Cobain's lyrics too were filled with musings on our origins. Infancy provided Cobain with an image of innocence's perfect but all-too-temporary dominion. Take the lightly cynical opening of Drain You: 'One baby to another says/I'm lucky to have met you/I don't care what you think/Unless it's about me.'
Cobain's journals, published in 2002, suggested this imagery wasn't so much metaphorical as obsessive: the Robert Crumb-esque comic strip Mr Moustache depicts a foetus bursting from its mother's womb to murder its macho father. Aged seven when his parents divorced, Cobain was fixated on childhood as a place of comfort and impending horror.
As its title suggests, In Utero, Nirvana's glorious but harrowing third and final album, threw all these associations into a melting pot. Meaning 'embryonic state' (perhaps a nod to the primitive aggression of the music within), In Utero is at times sweetly melodic (Heart-Shaped Box, All Apologies, Dumb), furiously discordant (Milk It, Tourette's, Scentless Apprentice) and occasionally both at the same time: Rape Me, Very Ape.

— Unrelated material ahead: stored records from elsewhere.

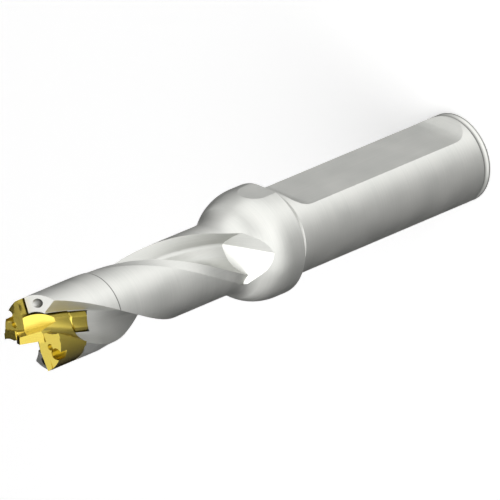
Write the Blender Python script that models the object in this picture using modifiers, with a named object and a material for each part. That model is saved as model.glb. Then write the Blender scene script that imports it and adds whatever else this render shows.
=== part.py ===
"""Exchangeable-head drill, 13.5 mm, three diameters deep, on a 16 mm flatted shank.

Two pieces: a steel drill body and a coated carbide drilling head that turns into
the pocket between the body's two prongs. The drill stands on the rear face of its
shank with the axis on +Z and the point up. The origin is the centre of that rear
face, and +X looks out of the clamping flat. Angles are in degrees about +Z.
"""

from math import asin, atan2, cos, pi, radians, sin, sqrt, tan

import bmesh
import bpy
from mathutils import Matrix, Vector

MM = 0.001
FIT_GAP = 0.3 * MM

# Shank, with its clamping flat, groove near the rear rim, and a relief that is undercut
# both into the shank and into the collar's rear face
SHANK_DIAMETER = 16.0 * MM
SHANK_LENGTH = 49.1 * MM
SHANK_FLAT_TO_AXIS = 6.2 * MM
SHANK_FLAT_LENGTH = 36.6 * MM
SHANK_FLAT_FROM_REAR = 5.9 * MM
SHANK_FLAT_END_RADIUS = 5.3 * MM
RELIEF_DEPTH = 0.35 * MM
RELIEF_WIDTH = 2.2 * MM
FACE_UNDERCUT_DEPTH = 0.15 * MM
FACE_UNDERCUT_WIDTH = 0.3 * MM
RIM_GROOVE_DEPTH = 0.4 * MM
RIM_GROOVE_FROM_REAR = 1.4 * MM
RIM_GROOVE_FRONT_WIDTH = 0.35 * MM
RIM_BAND_WIDTH = 0.95 * MM
RIM_CHAMFER = 0.3 * MM

# Collar: a short cylinder, then a ball-shaped front that sweeps down to the body
COLLAR_DIAMETER = 20.0 * MM
COLLAR_WIDTH = 2.8 * MM
COLLAR_FLAT_TO_AXIS = 9.6 * MM
COLLAR_CHAMFER = 0.25 * MM
NECK_RADIUS = 8.0 * MM

# Fluted body
REACH = 57.3 * MM
HEAD_DIAMETER = 13.2 * MM
BODY_DIAMETER = 13.0 * MM
HEAD_LENGTH = 15.1 * MM
FLUTE_LEAD = 79.0 * MM
FLUTE_RADIUS = 3.8 * MM
WEB_RADIUS = 2.8 * MM
HEEL_ANGLE = -2.5
HEEL_WALL_TAPER = 28.0
HEEL_CORNER_RADIUS = 0.9 * MM
LEAD_BEVEL_ANGLE = 17.0
LEAD_BEVEL_DEPTH = 0.2 * MM
RUNOUT_PAST_COLLAR = 4.0 * MM
RUNOUT_CORNER_ANGLE = 10.7
RAMP_SLOPE = 50.0
RAMP_DIRECTION = 20.4
RAMP_SIDE_SLOPE = 54.7
RAMP_SIDE_DIRECTION = -8.9

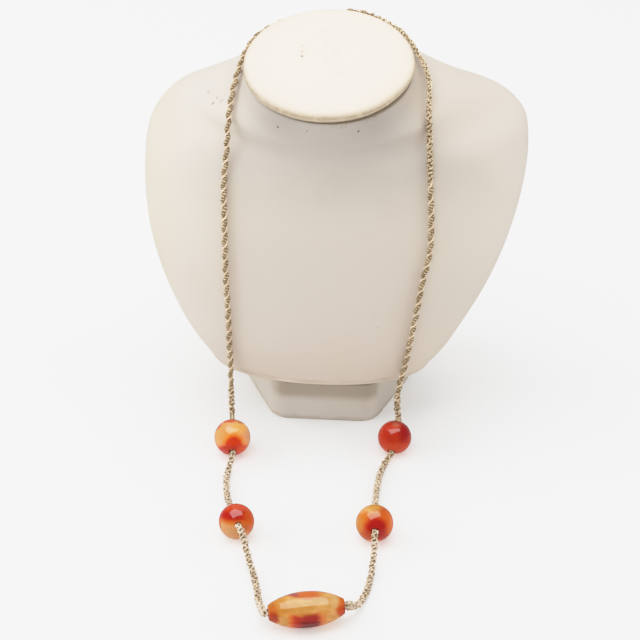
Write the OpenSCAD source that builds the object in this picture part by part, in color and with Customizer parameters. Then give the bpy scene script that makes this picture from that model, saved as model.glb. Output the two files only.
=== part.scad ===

Images from childhood abound. Quoting Jane's Addiction, Serve the Servant wails: 'I tried hard to have a father/But instead I had a dad.' On In Utero, Cobain's fragile faith in pure innocence has been eroded. Instead he sees guilt, decay and death waiting to happen. This is expressed with skin-crawling concision on Scentless Apprentice, which was inspired by Patrick Suskind's novel, Perfume: 'Every wet nurse refused to feed him/Electrolytes smell like semen.' Sex, birth and maternal rejection in two lines: Cobain had clearly been supplementing Suskind with plenty of William Burroughs.